Begin

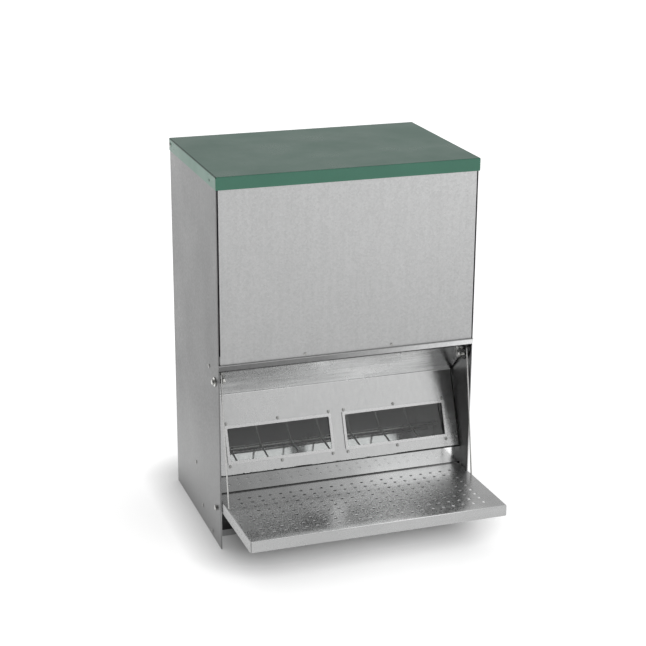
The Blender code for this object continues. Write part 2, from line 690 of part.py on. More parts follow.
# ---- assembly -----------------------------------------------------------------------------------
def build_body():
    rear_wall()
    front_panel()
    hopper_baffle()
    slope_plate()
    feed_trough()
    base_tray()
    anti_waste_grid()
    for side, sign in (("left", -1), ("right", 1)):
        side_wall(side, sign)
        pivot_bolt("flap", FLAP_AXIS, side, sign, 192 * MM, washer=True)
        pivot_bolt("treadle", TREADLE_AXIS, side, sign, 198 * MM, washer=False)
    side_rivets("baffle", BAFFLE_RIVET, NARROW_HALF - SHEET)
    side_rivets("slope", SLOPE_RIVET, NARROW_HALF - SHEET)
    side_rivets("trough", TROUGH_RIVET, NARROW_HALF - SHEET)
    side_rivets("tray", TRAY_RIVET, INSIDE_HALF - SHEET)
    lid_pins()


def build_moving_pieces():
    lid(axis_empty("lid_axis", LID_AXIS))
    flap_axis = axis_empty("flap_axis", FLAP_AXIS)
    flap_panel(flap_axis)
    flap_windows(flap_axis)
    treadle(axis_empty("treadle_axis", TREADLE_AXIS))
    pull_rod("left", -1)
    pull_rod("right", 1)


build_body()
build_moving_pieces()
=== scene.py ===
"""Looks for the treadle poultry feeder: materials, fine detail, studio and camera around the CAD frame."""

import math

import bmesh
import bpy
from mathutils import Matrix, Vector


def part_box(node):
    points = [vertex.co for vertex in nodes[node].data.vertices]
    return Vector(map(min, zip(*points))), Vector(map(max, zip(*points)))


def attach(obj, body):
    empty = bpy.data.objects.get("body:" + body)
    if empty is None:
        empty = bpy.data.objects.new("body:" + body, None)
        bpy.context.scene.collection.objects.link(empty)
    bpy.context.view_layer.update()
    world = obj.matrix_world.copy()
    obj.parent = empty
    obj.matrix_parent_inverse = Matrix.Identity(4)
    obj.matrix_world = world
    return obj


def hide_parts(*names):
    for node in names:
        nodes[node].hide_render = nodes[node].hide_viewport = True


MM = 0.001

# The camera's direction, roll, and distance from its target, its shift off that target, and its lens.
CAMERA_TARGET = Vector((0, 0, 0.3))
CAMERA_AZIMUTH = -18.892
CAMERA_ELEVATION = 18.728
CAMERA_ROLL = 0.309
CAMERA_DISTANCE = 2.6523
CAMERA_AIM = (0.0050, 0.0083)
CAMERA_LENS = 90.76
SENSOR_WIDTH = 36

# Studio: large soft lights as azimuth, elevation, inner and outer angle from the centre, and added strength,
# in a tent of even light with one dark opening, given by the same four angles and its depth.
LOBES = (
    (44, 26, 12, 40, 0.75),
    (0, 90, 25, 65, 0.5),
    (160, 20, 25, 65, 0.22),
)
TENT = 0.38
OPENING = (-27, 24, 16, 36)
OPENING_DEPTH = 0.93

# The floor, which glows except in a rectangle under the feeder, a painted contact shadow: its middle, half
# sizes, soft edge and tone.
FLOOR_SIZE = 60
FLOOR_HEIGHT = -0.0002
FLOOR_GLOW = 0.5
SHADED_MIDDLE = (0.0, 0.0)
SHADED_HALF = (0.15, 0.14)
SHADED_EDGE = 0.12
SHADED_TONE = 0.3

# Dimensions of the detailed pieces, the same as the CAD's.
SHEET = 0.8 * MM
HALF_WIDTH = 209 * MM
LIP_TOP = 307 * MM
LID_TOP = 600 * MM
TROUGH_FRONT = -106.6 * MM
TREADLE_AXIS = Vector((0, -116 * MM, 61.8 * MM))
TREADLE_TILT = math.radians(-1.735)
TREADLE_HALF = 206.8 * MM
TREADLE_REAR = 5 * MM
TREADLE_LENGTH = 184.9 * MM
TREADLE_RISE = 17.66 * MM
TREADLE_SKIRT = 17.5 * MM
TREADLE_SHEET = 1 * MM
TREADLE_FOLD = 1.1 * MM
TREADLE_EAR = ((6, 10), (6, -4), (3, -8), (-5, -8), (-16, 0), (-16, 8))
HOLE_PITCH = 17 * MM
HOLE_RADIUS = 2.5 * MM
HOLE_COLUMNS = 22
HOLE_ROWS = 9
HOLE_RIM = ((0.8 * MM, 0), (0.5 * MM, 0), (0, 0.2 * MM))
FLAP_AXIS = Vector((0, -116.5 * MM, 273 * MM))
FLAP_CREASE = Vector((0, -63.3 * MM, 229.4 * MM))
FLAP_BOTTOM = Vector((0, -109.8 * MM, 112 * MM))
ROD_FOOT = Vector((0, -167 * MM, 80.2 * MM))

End

Exercise:
Restate every line of the data word for word.

Task result:
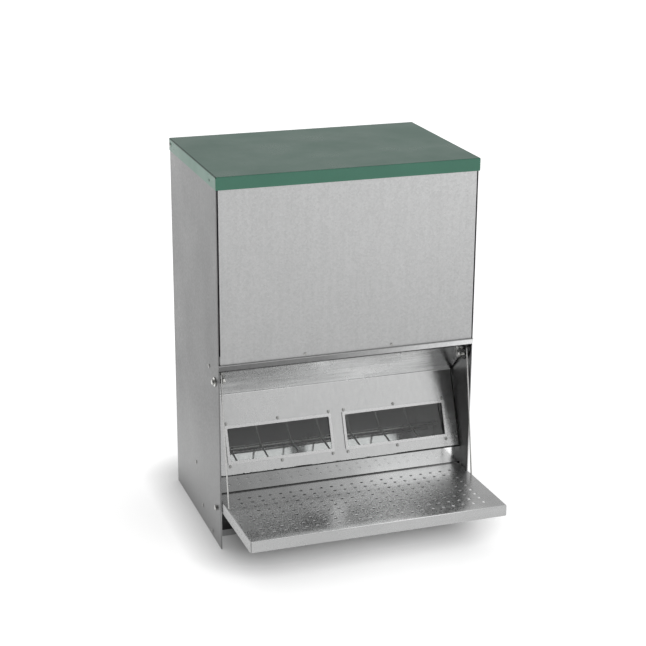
The Blender code for this object continues. Write part 2, from line 690 of part.py on. More parts follow.
# ---- assembly -----------------------------------------------------------------------------------
def build_body():
    rear_wall()
    front_panel()
    hopper_baffle()
    slope_plate()
    feed_trough()
    base_tray()
    anti_waste_grid()
    for side, sign in (("left", -1), ("right", 1)):
        side_wall(side, sign)
        pivot_bolt("flap", FLAP_AXIS, side, sign, 192 * MM, washer=True)
        pivot_bolt("treadle", TREADLE_AXIS, side, sign, 198 * MM, washer=False)
    side_rivets("baffle", BAFFLE_RIVET, NARROW_HALF - SHEET)
    side_rivets("slope", SLOPE_RIVET, NARROW_HALF - SHEET)
    side_rivets("trough", TROUGH_RIVET, NARROW_HALF - SHEET)
    side_rivets("tray", TRAY_RIVET, INSIDE_HALF - SHEET)
    lid_pins()


def build_moving_pieces():
    lid(axis_empty("lid_axis", LID_AXIS))
    flap_axis = axis_empty("flap_axis", FLAP_AXIS)
    flap_panel(flap_axis)
    flap_windows(flap_axis)
    treadle(axis_empty("treadle_axis", TREADLE_AXIS))
    pull_rod("left", -1)
    pull_rod("right", 1)


build_body()
build_moving_pieces()
=== scene.py ===
"""Looks for the treadle poultry feeder: materials, fine detail, studio and camera around the CAD frame."""

import math

import bmesh
import bpy
from mathutils import Matrix, Vector


def part_box(node):
    points = [vertex.co for vertex in nodes[node].data.vertices]
    return Vector(map(min, zip(*points))), Vector(map(max, zip(*points)))


def attach(obj, body):
    empty = bpy.data.objects.get("body:" + body)
    if empty is None:
        empty = bpy.data.objects.new("body:" + body, None)
        bpy.context.scene.collection.objects.link(empty)
    bpy.context.view_layer.update()
    world = obj.matrix_world.copy()
    obj.parent = empty
    obj.matrix_parent_inverse = Matrix.Identity(4)
    obj.matrix_world = world
    return obj


def hide_parts(*names):
    for node in names:
        nodes[node].hide_render = nodes[node].hide_viewport = True


MM = 0.001

# The camera's direction, roll, and distance from its target, its shift off that target, and its lens.
CAMERA_TARGET = Vector((0, 0, 0.3))
CAMERA_AZIMUTH = -18.892
CAMERA_ELEVATION = 18.728
CAMERA_ROLL = 0.309
CAMERA_DISTANCE = 2.6523
CAMERA_AIM = (0.0050, 0.0083)
CAMERA_LENS = 90.76
SENSOR_WIDTH = 36

# Studio: large soft lights as azimuth, elevation, inner and outer angle from the centre, and added strength,
# in a tent of even light with one dark opening, given by the same four angles and its depth.
LOBES = (
    (44, 26, 12, 40, 0.75),
    (0, 90, 25, 65, 0.5),
    (160, 20, 25, 65, 0.22),
)
TENT = 0.38
OPENING = (-27, 24, 16, 36)
OPENING_DEPTH = 0.93

# The floor, which glows except in a rectangle under the feeder, a painted contact shadow: its middle, half
# sizes, soft edge and tone.
FLOOR_SIZE = 60
FLOOR_HEIGHT = -0.0002
FLOOR_GLOW = 0.5
SHADED_MIDDLE = (0.0, 0.0)
SHADED_HALF = (0.15, 0.14)
SHADED_EDGE = 0.12
SHADED_TONE = 0.3

# Dimensions of the detailed pieces, the same as the CAD's.
SHEET = 0.8 * MM
HALF_WIDTH = 209 * MM
LIP_TOP = 307 * MM
LID_TOP = 600 * MM
TROUGH_FRONT = -106.6 * MM
TREADLE_AXIS = Vector((0, -116 * MM, 61.8 * MM))
TREADLE_TILT = math.radians(-1.735)
TREADLE_HALF = 206.8 * MM
TREADLE_REAR = 5 * MM
TREADLE_LENGTH = 184.9 * MM
TREADLE_RISE = 17.66 * MM
TREADLE_SKIRT = 17.5 * MM
TREADLE_SHEET = 1 * MM
TREADLE_FOLD = 1.1 * MM
TREADLE_EAR = ((6, 10), (6, -4), (3, -8), (-5, -8), (-16, 0), (-16, 8))
HOLE_PITCH = 17 * MM
HOLE_RADIUS = 2.5 * MM
HOLE_COLUMNS = 22
HOLE_ROWS = 9
HOLE_RIM = ((0.8 * MM, 0), (0.5 * MM, 0), (0, 0.2 * MM))
FLAP_AXIS = Vector((0, -116.5 * MM, 273 * MM))
FLAP_CREASE = Vector((0, -63.3 * MM, 229.4 * MM))
FLAP_BOTTOM = Vector((0, -109.8 * MM, 112 * MM))
ROD_FOOT = Vector((0, -167 * MM, 80.2 * MM))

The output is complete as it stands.